Dari kiri Dr. Mohd. Sabri AR, M.Ag, Wawan Gunawan Abdul Wahid, Lc.,MA. 

Muhd. Abdullah Darraz, MA,dan Ahmad Fuad Fanani, MA.  (Foto:SyamB)



Dihubungi secara terpisah sebelum acara, Direktur Eksekutif MAARIF Instute Fajar Riza Ul Haq juga menyampaikan pentingnya Fikih Kebhinekaan sebagai pedoman bagi hubungan sosial kemasyarakatan. "Peristiwa di Tolikara telah menyadarkan kita pentingnya merumuskan pedoman hubungan sosial kemasyarakatan yang majemuk seperti Indonesia. Semua umat beragama mesti memahami realitas kemasyarakatan dan bisa bersikap arif. Toleransi tulus haruslah bersifat dua arah, ada hubungan positif saling memberikan rasa aman bagi masing-masing pihak", terang Fajar.
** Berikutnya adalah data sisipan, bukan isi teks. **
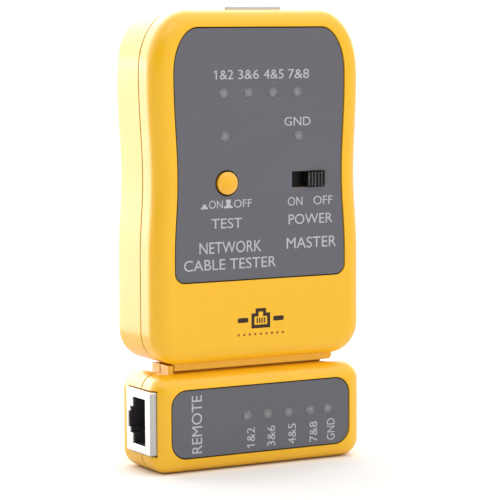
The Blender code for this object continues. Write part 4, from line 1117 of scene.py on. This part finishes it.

Lebih lanjut fajar mengungkapakan bahwa Fikih Kebhinekaan mensyaratkan proses pembacaan secara kritis-kontekstual-historis terhadap literatul keagamaan dengan mempertimbangkan konteks sosial yang senantiasa berkembang secara dinamis. Model pembacaan tersebut dilakukan dengan menekankan pada tujuan hukum Islam (Maqasid asy-Syar'iah) untuk mencapai kemashlahatan umum (al-Mashlahah al-Ammah). " Hemat saya, Fikih Kebhinekaan ini senafas dengan visi Muhammadiyah untuk Islam berkemajuan, model islam kosmopolitan", jelas Fajar.